* _Given task_:
The first line to copy is the one with "mouth_relief();"; the last is the one with "obj.data.transform(world)". Copy each line in that range exactly, leaving out all others.

* _Source data_:
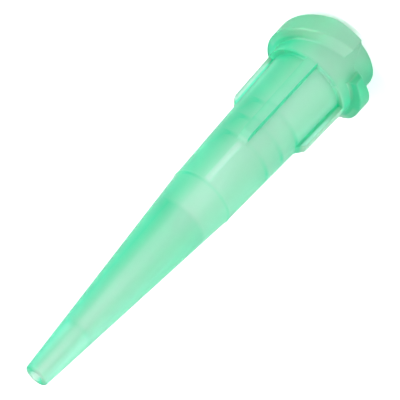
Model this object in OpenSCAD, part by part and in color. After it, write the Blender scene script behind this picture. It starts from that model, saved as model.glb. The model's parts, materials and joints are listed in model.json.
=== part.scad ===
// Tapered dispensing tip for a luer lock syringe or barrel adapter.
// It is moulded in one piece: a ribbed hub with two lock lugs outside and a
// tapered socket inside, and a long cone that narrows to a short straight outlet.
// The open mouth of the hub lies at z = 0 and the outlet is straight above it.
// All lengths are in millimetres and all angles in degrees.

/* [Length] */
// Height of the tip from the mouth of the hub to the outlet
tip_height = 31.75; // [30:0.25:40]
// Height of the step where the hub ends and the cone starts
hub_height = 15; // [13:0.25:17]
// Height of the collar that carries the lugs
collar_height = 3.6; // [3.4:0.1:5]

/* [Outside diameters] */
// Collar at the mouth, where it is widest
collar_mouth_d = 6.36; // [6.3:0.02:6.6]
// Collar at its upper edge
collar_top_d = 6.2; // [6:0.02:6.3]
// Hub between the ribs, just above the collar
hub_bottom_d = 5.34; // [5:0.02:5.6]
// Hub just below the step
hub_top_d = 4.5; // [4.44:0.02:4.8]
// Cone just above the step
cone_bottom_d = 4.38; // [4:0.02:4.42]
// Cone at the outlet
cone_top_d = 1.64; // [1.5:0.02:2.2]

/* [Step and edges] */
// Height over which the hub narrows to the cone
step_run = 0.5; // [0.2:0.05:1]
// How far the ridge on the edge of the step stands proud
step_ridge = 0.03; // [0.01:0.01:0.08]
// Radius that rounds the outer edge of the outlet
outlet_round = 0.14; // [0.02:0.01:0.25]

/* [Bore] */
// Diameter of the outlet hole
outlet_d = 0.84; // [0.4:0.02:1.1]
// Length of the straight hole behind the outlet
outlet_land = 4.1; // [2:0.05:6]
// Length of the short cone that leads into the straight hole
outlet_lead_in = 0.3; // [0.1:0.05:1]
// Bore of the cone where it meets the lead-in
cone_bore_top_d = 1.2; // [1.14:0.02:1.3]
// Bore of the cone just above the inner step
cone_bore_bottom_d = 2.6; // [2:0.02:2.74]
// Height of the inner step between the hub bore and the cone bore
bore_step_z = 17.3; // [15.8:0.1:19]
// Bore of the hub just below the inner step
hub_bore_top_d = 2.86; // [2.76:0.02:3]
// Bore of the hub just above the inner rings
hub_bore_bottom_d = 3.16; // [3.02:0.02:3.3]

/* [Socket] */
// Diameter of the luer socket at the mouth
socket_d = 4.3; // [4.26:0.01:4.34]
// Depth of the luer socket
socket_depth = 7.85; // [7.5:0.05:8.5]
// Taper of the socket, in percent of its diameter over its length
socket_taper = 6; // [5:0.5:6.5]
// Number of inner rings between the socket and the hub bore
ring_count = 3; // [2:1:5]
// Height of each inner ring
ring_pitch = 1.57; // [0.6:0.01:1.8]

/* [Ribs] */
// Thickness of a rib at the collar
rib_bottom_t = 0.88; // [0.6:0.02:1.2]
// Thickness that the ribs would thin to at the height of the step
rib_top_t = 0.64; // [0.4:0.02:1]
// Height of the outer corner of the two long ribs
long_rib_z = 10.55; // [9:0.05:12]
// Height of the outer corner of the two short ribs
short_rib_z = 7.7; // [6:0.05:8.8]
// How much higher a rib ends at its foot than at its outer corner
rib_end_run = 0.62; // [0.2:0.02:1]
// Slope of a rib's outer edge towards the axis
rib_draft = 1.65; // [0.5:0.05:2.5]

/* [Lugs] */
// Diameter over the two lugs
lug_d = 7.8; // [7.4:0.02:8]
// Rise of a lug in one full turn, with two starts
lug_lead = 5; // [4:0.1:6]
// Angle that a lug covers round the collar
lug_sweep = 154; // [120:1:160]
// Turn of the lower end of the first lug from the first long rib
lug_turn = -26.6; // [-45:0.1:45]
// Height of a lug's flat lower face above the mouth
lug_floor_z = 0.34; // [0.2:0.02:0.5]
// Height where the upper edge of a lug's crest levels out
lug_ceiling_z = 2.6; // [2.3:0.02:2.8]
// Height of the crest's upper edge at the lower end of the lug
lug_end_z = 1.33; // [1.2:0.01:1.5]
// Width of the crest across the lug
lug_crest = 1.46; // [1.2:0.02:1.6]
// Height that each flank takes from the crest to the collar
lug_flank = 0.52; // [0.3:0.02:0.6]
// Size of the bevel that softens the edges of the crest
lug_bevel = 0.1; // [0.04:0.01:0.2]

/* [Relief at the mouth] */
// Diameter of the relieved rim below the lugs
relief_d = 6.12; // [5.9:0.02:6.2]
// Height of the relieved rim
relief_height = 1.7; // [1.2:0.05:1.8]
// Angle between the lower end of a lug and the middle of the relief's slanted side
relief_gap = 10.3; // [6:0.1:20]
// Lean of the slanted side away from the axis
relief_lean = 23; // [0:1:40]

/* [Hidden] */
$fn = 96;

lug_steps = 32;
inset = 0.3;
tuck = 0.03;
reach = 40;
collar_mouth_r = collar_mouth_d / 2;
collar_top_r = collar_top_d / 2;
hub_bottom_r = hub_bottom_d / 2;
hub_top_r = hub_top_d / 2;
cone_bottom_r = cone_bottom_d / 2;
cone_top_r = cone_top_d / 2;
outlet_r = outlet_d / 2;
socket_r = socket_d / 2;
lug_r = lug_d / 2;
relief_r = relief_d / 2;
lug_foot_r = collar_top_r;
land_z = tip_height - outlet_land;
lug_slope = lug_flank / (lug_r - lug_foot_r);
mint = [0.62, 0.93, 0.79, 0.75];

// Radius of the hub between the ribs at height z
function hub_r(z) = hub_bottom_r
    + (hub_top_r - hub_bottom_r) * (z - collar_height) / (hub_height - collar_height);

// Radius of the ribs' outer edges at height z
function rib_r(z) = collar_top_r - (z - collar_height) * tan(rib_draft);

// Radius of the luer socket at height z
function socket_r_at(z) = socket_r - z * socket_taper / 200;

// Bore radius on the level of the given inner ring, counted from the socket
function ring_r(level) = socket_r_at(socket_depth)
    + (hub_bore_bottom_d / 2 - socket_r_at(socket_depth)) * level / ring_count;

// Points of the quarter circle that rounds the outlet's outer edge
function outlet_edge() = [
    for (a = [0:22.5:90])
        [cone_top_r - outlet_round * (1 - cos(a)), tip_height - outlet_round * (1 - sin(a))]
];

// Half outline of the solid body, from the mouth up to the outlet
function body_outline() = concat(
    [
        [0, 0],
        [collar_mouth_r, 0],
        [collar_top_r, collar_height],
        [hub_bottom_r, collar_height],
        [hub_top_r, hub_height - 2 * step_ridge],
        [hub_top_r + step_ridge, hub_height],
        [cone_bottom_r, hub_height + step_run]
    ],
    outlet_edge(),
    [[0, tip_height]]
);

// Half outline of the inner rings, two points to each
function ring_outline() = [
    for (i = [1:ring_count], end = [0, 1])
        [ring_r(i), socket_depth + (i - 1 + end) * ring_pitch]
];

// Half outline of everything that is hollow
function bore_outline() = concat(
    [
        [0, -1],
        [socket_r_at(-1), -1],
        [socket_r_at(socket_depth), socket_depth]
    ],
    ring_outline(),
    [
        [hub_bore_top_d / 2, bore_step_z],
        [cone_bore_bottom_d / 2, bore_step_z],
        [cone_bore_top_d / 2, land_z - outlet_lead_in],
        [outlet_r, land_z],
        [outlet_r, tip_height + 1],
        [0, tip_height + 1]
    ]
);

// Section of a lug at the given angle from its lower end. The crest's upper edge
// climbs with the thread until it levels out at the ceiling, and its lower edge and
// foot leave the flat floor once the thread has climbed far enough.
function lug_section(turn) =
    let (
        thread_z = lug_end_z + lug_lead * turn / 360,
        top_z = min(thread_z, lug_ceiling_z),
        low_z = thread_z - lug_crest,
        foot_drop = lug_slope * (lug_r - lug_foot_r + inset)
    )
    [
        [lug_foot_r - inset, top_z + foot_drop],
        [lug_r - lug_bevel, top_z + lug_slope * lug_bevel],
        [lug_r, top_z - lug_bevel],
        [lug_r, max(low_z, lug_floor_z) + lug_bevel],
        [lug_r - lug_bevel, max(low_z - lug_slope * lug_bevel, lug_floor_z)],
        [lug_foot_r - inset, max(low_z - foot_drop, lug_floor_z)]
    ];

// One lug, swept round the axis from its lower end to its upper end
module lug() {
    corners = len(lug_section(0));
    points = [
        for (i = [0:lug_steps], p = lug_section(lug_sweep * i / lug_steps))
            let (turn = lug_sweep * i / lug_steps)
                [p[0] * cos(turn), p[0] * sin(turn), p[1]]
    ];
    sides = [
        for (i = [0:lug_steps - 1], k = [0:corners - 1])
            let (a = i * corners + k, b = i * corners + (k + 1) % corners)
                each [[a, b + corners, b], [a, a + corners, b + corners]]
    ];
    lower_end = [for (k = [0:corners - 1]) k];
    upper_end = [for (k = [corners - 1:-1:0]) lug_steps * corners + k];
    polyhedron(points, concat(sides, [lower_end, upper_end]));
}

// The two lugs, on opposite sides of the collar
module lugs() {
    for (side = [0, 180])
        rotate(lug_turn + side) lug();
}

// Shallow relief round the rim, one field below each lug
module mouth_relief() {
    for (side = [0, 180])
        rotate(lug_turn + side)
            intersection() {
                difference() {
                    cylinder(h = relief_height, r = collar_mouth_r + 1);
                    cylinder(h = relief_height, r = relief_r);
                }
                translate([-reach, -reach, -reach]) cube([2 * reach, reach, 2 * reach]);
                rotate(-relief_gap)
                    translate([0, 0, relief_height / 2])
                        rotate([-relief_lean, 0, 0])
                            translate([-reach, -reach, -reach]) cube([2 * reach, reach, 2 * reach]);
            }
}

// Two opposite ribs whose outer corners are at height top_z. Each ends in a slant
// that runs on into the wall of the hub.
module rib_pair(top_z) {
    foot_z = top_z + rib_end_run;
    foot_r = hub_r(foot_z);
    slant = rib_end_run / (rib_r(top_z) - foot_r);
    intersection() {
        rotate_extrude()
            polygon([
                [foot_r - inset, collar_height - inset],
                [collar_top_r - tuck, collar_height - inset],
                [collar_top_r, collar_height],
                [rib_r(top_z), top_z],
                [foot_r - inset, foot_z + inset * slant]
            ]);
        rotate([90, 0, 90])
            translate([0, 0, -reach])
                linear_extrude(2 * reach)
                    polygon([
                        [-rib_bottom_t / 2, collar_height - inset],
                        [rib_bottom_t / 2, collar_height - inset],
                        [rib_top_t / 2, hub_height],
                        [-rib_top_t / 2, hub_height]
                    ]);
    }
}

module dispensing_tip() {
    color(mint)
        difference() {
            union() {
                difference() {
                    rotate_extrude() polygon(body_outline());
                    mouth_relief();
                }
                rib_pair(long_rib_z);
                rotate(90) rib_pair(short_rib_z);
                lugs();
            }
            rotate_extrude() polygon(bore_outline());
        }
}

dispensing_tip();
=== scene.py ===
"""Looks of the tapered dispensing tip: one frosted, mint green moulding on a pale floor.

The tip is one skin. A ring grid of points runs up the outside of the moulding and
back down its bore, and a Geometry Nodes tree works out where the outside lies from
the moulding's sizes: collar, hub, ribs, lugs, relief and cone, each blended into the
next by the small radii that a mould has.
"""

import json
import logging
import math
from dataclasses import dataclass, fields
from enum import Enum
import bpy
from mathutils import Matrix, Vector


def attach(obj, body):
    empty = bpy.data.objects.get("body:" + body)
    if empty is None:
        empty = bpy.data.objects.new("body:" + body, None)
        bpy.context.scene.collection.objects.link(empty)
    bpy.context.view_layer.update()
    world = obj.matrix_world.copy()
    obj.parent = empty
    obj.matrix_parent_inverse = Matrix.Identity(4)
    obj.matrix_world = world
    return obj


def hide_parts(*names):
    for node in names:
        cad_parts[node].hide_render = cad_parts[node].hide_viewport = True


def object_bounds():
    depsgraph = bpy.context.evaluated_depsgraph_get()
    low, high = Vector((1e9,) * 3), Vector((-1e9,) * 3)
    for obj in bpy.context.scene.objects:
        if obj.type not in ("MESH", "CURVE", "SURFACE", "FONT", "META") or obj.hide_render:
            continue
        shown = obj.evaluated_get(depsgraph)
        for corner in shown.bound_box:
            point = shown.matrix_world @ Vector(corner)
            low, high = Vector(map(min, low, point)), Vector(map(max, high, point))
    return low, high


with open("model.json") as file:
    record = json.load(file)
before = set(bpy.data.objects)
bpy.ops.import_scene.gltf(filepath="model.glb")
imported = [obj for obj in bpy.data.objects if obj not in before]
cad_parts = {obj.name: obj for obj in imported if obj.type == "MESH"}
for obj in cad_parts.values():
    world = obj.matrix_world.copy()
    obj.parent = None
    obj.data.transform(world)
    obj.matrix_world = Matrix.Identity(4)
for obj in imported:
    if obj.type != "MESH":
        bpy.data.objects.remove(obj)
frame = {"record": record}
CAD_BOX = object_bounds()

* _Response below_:
                    mouth_relief();
                }
                rib_pair(long_rib_z);
                rotate(90) rib_pair(short_rib_z);
                lugs();
            }
            rotate_extrude() polygon(bore_outline());
        }
}

dispensing_tip();
=== scene.py ===
"""Looks of the tapered dispensing tip: one frosted, mint green moulding on a pale floor.

The tip is one skin. A ring grid of points runs up the outside of the moulding and
back down its bore, and a Geometry Nodes tree works out where the outside lies from
the moulding's sizes: collar, hub, ribs, lugs, relief and cone, each blended into the
next by the small radii that a mould has.
"""

import json
import logging
import math
from dataclasses import dataclass, fields
from enum import Enum
import bpy
from mathutils import Matrix, Vector


def attach(obj, body):
    empty = bpy.data.objects.get("body:" + body)
    if empty is None:
        empty = bpy.data.objects.new("body:" + body, None)
        bpy.context.scene.collection.objects.link(empty)
    bpy.context.view_layer.update()
    world = obj.matrix_world.copy()
    obj.parent = empty
    obj.matrix_parent_inverse = Matrix.Identity(4)
    obj.matrix_world = world
    return obj


def hide_parts(*names):
    for node in names:
        cad_parts[node].hide_render = cad_parts[node].hide_viewport = True


def object_bounds():
    depsgraph = bpy.context.evaluated_depsgraph_get()
    low, high = Vector((1e9,) * 3), Vector((-1e9,) * 3)
    for obj in bpy.context.scene.objects:
        if obj.type not in ("MESH", "CURVE", "SURFACE", "FONT", "META") or obj.hide_render:
            continue
        shown = obj.evaluated_get(depsgraph)
        for corner in shown.bound_box:
            point = shown.matrix_world @ Vector(corner)
            low, high = Vector(map(min, low, point)), Vector(map(max, high, point))
    return low, high


with open("model.json") as file:
    record = json.load(file)
before = set(bpy.data.objects)
bpy.ops.import_scene.gltf(filepath="model.glb")
imported = [obj for obj in bpy.data.objects if obj not in before]
cad_parts = {obj.name: obj for obj in imported if obj.type == "MESH"}
for obj in cad_parts.values():
    world = obj.matrix_world.copy()
    obj.parent = None
    obj.data.transform(world)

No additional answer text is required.